In practice, the bail decision — whether to release or detain an accused person in prison — is a difficult decision based on limited information.  Unlike the PCRA, when the person is already convicted and the probation officer has detailed information about the person’s background and characteristics, the pre-trial detention decision happens on the fly.  The accused person is usually arrested and brought to a holding cell before the court appearance to determine bail, which happens shortly after the arrest.  The probation officer might attempt to interview the accused to glean information for the judge’s detention decision, but in many cases, it’s a fair bet that the accused isn’t too psyched to talk to (or trust) someone the accused perceives as an agent of the government who just arrested him or her.

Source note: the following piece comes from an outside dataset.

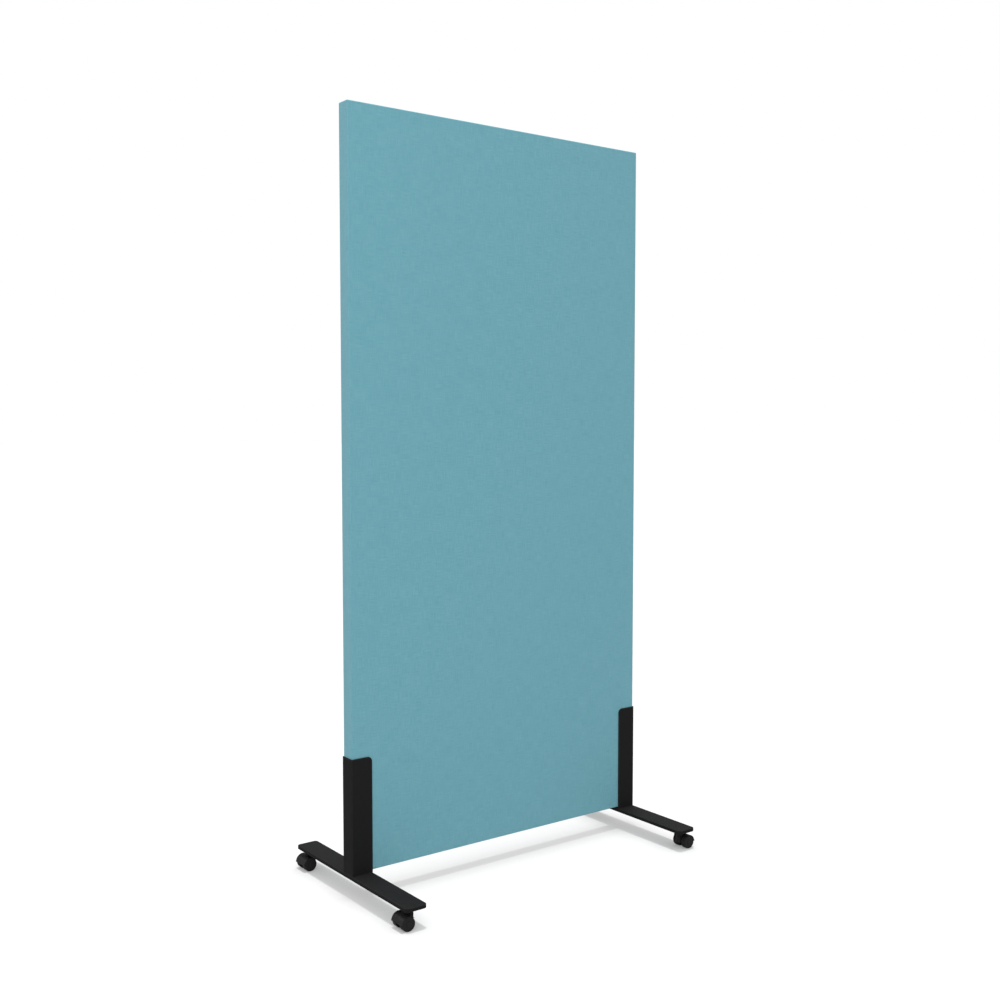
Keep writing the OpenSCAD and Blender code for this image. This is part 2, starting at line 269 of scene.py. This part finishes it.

Because of the limited knowledge and data available at the time of the judge’s pre-trial detention decision (as assisted by the federal probation officer), it’s probably harder to design the PTRA to have the same level of effectiveness about predictive outcomes as the PCRA.  Nevertheless, there are smart folks in federal probation and the court system, and it’s certainly worth a shot.  The new PCRA study shows that evidence-based practices can achieve positive outcomes.  Through study and refinement of the PTRA, there are probably steps that the government can take that will assist in determining whether an accused presents a risk of flight or is a danger to the community, and that also lower the statistical likelihood that a released defendant will engage in troublesome conduct.

It sounds boring with all the acronyms, but government restraint on freedom of movement is an infringement on one of the most basic forms of liberty.  The new PCRA study shows that the PTRA can play a role in balancing the public’s interest in a safe community against an accused’s right to the least restrictive conditions of supervision before trial and potential conviction.